Losers in education include charter schools, which after receiving funding for one year in 2017, were left out of the state budget in 2018. Lawmakers also didn’t pass a measure that would have offered tax credits to individuals and companies who donate money for charter school scholarships.

Higher education is among all state agencies who will have to suffer a 6.25 percent cut in state funding. That cut is partially offset by $31 million in performance-based funding, but some public universities have already announced staffing and program cuts. Universities also now have the power to reduce tenured faculty when a program is eliminated.

Losers include private prisons. Gov. Bevin had proposed $38 million in funding, due to a forecast that Kentucky’s state-operated prisons would run out of space for inmates next year. But the money disappeared in the final budget.

Public employees could also be considered losers. While supporters of SB 1, the public pension reform bill insist no current employees or retirees, especially teachers, would be affected, new teacher hires would not come under the current defined benefits pension plan, but be placed in a 401 (a) defined contributions system. Opponents of the change say this will impact the number of those who enter the teaching profession. Lawmakers did allocate $3.3 billion over the next two years to shore up the public pension plans, which face an unfunded liability of $40 to $60 billion.

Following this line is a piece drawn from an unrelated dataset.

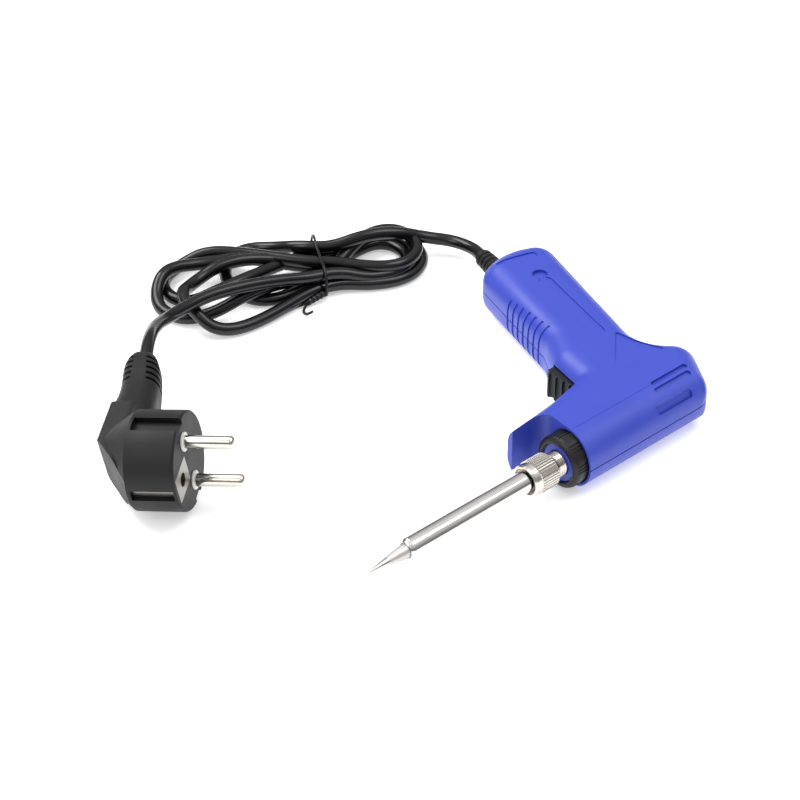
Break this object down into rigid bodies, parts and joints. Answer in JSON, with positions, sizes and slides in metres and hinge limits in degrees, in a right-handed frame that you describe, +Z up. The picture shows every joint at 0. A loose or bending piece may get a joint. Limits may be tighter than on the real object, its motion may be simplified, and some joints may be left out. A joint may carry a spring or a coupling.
{
  "type": "soldering iron",
  "caption": "Pistol-grip mains soldering iron with a boost trigger, bare steel heater tube, conical tip and a tied hank of cord with an angled earthed plug.",
  "frame": {"origin": "on the resting surface, under the middle of the iron without its cord", "axes": "+X along the barrel towards the tip, +Y from the grip towards the barrel, +Z up from the surface the iron lies on, square to the parting plane of the handle"},
  "size_m": [0.2208, 0.2198, 0.039],
  "materials": {
    "blue_plastic": "fine satin",
    "black_plastic": "satin",
    "black_rubber": "matte",
    "cable_sheath": "soft gloss",
    "nickel": "polished",
    "bright_tube": "polished",
    "tip_plating": "satin",
    "steel": "satin",
    "brass": "satin",
    "ceramic": "matte",
    "board": "satin",
    "white_plastic": "satin",
    "brown_insulation": "satin",
    "blue_insulation": "satin",
    "green_insulation": "satin"
  },
  "bodies": {
    "handle": {"upper_shell": "blue_plastic", "lower_shell": "blue_plastic", "housing_screw": "steel", "threaded_stub": "nickel", "ceramic_heater": "ceramic", "heater_holder": "ceramic", "heater_leads": "steel", "terminal_block": "white_plastic", "terminal_screws": "steel", "circuit_board": "board", "board_screws": "steel", "rectifier_diode": "black_plastic", "micro_switch": "black_plastic", "switch_lugs": "brass", "trigger_spring": "steel", "wire_live": "brown_insulation", "wire_neutral": "blue_insulation", "wire_earth": "green_insulation", "wire_switched": "brown_insulation", "cable_tail": "cable_sheath", "cord_clamp": "white_plastic", "clamp_screws": "steel", "strain_relief": "black_rubber", "plug_body": "black_rubber", "plug_pins": "nickel", "pin_insulators": "white_plastic", "earth_contact": "nickel", "cord_relief_to_hank": "cable_sheath", "cord_hank": "cable_sheath", "cord_hank_to_plug": "cable_sheath", "cord_tie": "black_plastic"},
    "trigger": {"trigger": "black_plastic", "switch_plunger": "white_plastic"},
    "sleeve": {"heater_sleeve": "bright_tube", "soldering_tip": "tip_plating"},
    "nut": {"knurled_nut": "nickel"},
    "collar": {"collar_ring": "black_plastic"}
  },
  "joints": [
    {"name": "trigger_press", "type": "slide", "parent": "handle", "child": "trigger", "axis": [-1, 0, 0], "range_m": [0, 0.003], "stiffness_N_per_m": 500, "springref_m": -0.003, "deforming": ["trigger_spring"]},
    {"name": "sleeve_draw", "type": "slide", "parent": "handle", "child": "sleeve", "axis": [1, 0, 0], "range_m": [0, 0.005]},
    {"name": "nut_turn", "type": "hinge", "parent": "sleeve", "child": "nut", "pos_m": [0.0099, 0.04651, 0.0118], "axis": [1, 0, 0], "range_deg": [0, 1800]},
    {"name": "collar_turn", "type": "hinge", "parent": "handle", "child": "collar", "pos_m": [-0.0044, 0.04651, 0.0118], "axis": [1, 0, 0], "range_deg": [0, 360]}
  ],
  "couplings": [
    {"joint": "nut_turn", "follows": "sleeve_draw", "rad_per_m": 6283.2}
  ]
}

In the “too soon to tell” category are all Kentuckians. Some lawmakers, particularly Democrats, warned that bills dropped on their desks at the last minute could have unintended consequences, but they won’t know until August, when constituents come up to them on the street and ask them if they know what they did to them when the results of the legislation finally take effect.

All enacted legislation takes effect in mid-July, 90 days after lawmakers adjourn, with the exception of those that have an emergency clause and take effect upon signing by the governor and those with a specified date, such as the budget, which takes effect July 1.

Tom Latek is the state house reporter in Frankfort for Kentucky Today.